**Written problem:** Within the entries below, find the portion that opens with the line containing "if empty is" and closes with the line containing "before = set(bpy.data.objects)". Retype that portion exactly and only.

3D code data:
+++

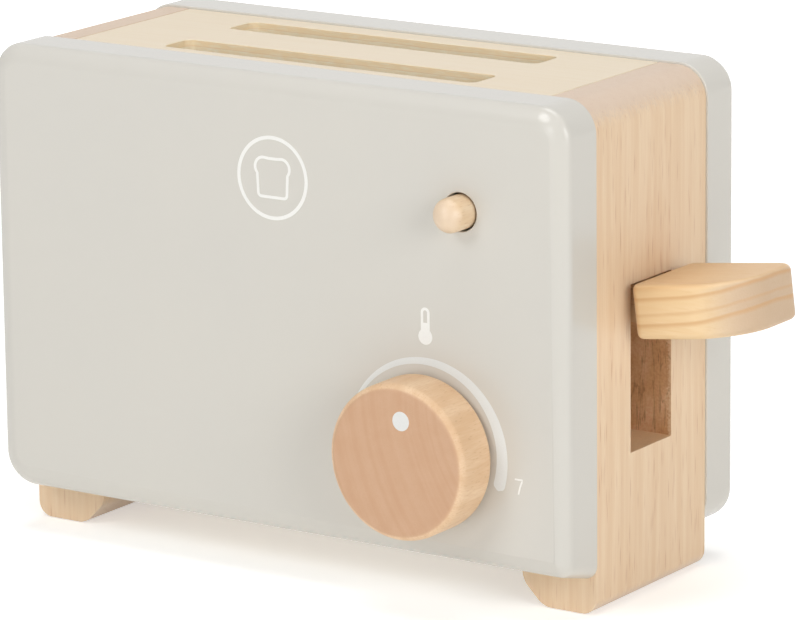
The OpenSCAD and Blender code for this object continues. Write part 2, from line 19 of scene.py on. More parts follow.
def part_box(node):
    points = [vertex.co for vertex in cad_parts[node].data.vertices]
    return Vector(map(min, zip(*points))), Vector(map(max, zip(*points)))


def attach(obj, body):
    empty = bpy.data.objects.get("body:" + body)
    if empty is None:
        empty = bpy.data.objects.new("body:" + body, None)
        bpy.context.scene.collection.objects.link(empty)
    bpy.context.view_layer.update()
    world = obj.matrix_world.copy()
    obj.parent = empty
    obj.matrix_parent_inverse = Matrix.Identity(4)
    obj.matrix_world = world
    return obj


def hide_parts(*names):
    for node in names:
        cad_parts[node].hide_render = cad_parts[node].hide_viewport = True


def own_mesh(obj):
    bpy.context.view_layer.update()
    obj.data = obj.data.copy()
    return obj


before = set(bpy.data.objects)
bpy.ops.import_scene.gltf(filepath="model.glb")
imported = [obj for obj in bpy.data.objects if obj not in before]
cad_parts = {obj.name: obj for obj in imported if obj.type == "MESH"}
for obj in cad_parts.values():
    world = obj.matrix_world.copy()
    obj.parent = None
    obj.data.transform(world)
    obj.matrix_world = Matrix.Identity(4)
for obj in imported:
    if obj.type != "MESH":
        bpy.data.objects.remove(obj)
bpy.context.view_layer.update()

LOG = logging.getLogger("toy_toaster")
Pair = tuple[float, float]
Triple = tuple[float, float, float]
BMesh = bmesh.types.BMesh
Material = bpy.types.Material
Node = bpy.types.Node
Piece = bpy.types.Object
Socket = bpy.types.NodeSocket
Tree = bpy.types.NodeTree
Step = tuple[str, Sequence[Vector], Sequence[Vector]]

MM = 0.001
# Points nearer than this are one, in metres: in a built mesh, and in a CAD node's loose triangles.
WELD, NODE_WELD = 1e-7, 2e-6
# Angles in degrees: below the first two faces count as one flat, from the second an edge is sanded.
FLAT_BELOW, SANDED_FROM = 0.4, 28
LATHE_STEPS = 112
RIM_STEPS = 64
CORNERS = ((-1, -1), (1, -1), (1, 1), (-1, 1))
SOFT = {"interpolation_type": "SMOOTHSTEP"}

FRONT_LOW, FRONT_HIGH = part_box("front_panel")
MIDDLE_X = (FRONT_LOW.x + FRONT_HIGH.x) / 2
MIDDLE_Y = (FRONT_LOW.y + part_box("back_panel")[1].y) / 2


# ---- Tools of the workshop ----


def place(x: float, y: float, z: float) -> Vector:
    """Turns a point in body millimetres into the frame's metres."""
    return Vector((MIDDLE_X + x * MM, MIDDLE_Y + y * MM, z * MM))


def linear(code: str) -> tuple[float, float, float, float]:
    """Turns an sRGB colour into linear light.

    Args:
        code: The colour as #RRGGBB.

    Returns:
        Red, green, blue and an alpha of 1.
    """
    values = [int(code[i : i + 2], 16) / 255 for i in (1, 3, 5)]
    light = [v / 12.92 if v <= 0.04045 else ((v + 0.055) / 1.055) ** 2.4 for v in values]
    return (light[0], light[1], light[2], 1.0)


def add(
    tree: Tree, kind: str, inputs: dict | None = None, out: int | str = 0, **settings: Any
) -> Socket | None:
    """Adds a node with its settings and links.

    Args:
        tree: The shader or geometry tree that gets the node.
        kind: The node's type.
        inputs: What goes into each socket, by name or number: a socket to link, or a value.
        out: The output that is wanted, by name or number.
        settings: The node's properties by name.

    Returns:
        That output, or None if the node has none.
    """
    node = tree.nodes.new(kind)
    for key, value in settings.items():
        setattr(node, key, value)
    for key, value in (inputs or {}).items():
        if isinstance(value, Socket):
            tree.links.new(value, node.inputs[key])
        else:
            node.inputs[key].default_value = value
    return node.outputs[out] if len(node.outputs) else None


def linked(name: str, data: bpy.types.ID) -> Piece:
    """Makes an object and links it to the scene.

    Args:
        name: Its name.
        data: Its mesh, lamp or camera.

    Returns:
        The object.
    """
    made = bpy.data.objects.new(name, data)
    bpy.context.scene.collection.objects.link(made)
    return made


def arc(centre: Pair, radius: float, start: float, end: float, steps: int) -> list[Pair]:
    """Lists the steps + 1 points of an arc, from the start to the end angle in degrees."""
    angles = [math.radians(start + (end - start) * i / steps) for i in range(steps + 1)]
    return [(centre[0] + radius * math.cos(a), centre[1] + radius * math.sin(a)) for a in angles]


def skin(bm: BMesh, rings: Sequence[Sequence[Vector]], loop: bool = False) -> list[list]:
    """Joins neighbouring rings of points with faces.

    Args:
        bm: The mesh that gets them.
        rings: Rings with equal counts of points. A ring of one point is a pole.
        loop: True if the last ring joins the first.

    Returns:
        The vertices of each ring.
    """
    made = [[bm.verts.new(p) for p in ring] for ring in rings]
    for a, b in zip(made, made[1:] + (made[:1] if loop else [])):
        count = max(len(a), len(b))
        for i in range(count):
            j = (i + 1) % count
            corners = [a[i % len(a)], a[j % len(a)], b[j % len(b)], b[i % len(b)]]
            bm.faces.new(list(dict.fromkeys(corners)))
    return made


def even_normals(mesh: bpy.types.Mesh, crease: float) -> None:
    """Shades a mesh smoothly with its large flat faces kept flat.

    Each corner takes the mean normal of the faces at its point that turn by less than the crease,
    each weighted by its area, so that a fine rounding runs into a flat face with no soft shadow.

    Args:
        mesh: The finished mesh.
        crease: The angle in degrees from which an edge stays sharp.
    """
    limit = math.cos(math.radians(crease))
    around: list[list[int]] = [[] for _ in mesh.vertices]
    for face in mesh.polygons:
        face.use_smooth = True
        for v in face.vertices:
            around[v].append(face.index)
    directions = [face.normal.copy() for face in mesh.polygons]
    areas = [face.area for face in mesh.polygons]
    normals = [Vector((0, 0, 1))] * len(mesh.loops)
    for face in mesh.polygons:
        own = directions[face.index]
        for loop in face.loop_indices:
            near = [f for f in around[mesh.loops[loop].vertex_index] if own.dot(directions[f]) > limit]
            total = sum((directions[f] * areas[f] for f in near), Vector())
            normals[loop] = total.normalized() if total.length > 0 else own
    mesh.normals_split_custom_set(normals)


def solid(name: str, bm: BMesh, material: Material, crease: float = 50) -> Piece:
    """Closes a mesh, turns its faces outwards and makes it a piece.

    Args:
        name: The piece's name.
        bm: Its mesh, in the frame's metres, which is used up.
        material: Its finish.
        crease: The angle in degrees from which an edge stays sharp.

    Returns:
        The piece, at the origin.
    """
    bmesh.ops.remove_doubles(bm, verts=bm.verts, dist=WELD)
    bmesh.ops.recalc_face_normals(bm, faces=bm.faces)
    mesh = bpy.data.meshes.new(name)
    bm.to_mesh(mesh)
    bm.free()
    even_normals(mesh, crease)
    mesh.materials.append(material)
    return linked(name, mesh)


def turned(
    name: str, profile: Sequence[Pair], centre: Vector, axis: Triple, material: Material, loop: bool = False
) -> Piece:
    """Turns a piece on the lathe.

    Args:
        name: The piece's name.
        profile: Points of (radius, height along the axis).
        centre: Where the height is 0, in the frame.
        axis: Direction of the height.
        material: Its finish.
        loop: True for a tube, whose profile closes on itself.

    Returns:
        The piece.
    """
    up = Vector(axis)
    side = up.orthogonal().normalized()
    other = up.cross(side)
    angles = [2 * math.pi * k / LATHE_STEPS for k in range(LATHE_STEPS)]
    rings = []
    for r, h in profile:
        middle = centre + up * h * MM
        if r == 0:
            rings.append([middle])
        else:
            rings.append([middle + (side * math.cos(a) + other * math.sin(a)) * r * MM for a in angles])
    bm = bmesh.new()
    skin(bm, rings, loop)
    return solid(name, bm, material)


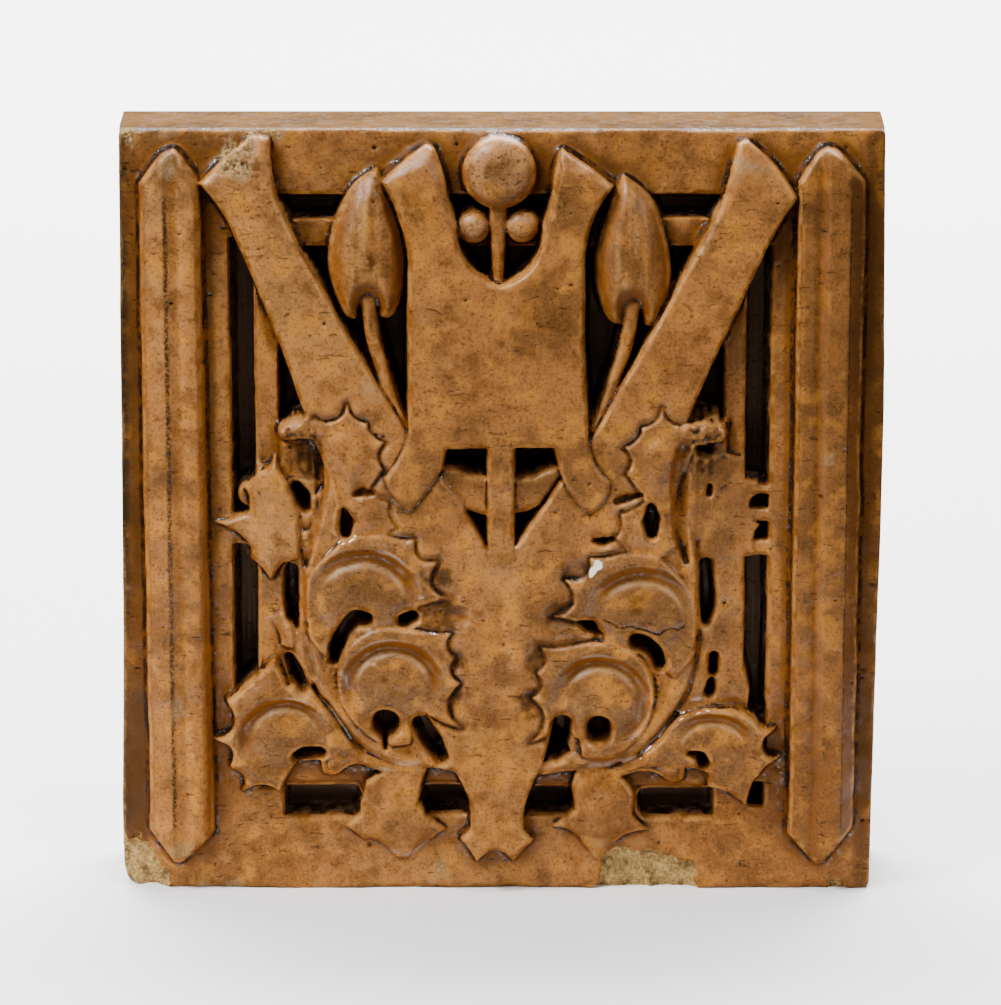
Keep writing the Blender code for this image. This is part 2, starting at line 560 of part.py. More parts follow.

+++

**Response to this exercise:**
    if empty is None:
        empty = bpy.data.objects.new("body:" + body, None)
        bpy.context.scene.collection.objects.link(empty)
    bpy.context.view_layer.update()
    world = obj.matrix_world.copy()
    obj.parent = empty
    obj.matrix_parent_inverse = Matrix.Identity(4)
    obj.matrix_world = world
    return obj


def hide_parts(*names):
    for node in names:
        cad_parts[node].hide_render = cad_parts[node].hide_viewport = True


def own_mesh(obj):
    bpy.context.view_layer.update()
    obj.data = obj.data.copy()
    return obj


before = set(bpy.data.objects)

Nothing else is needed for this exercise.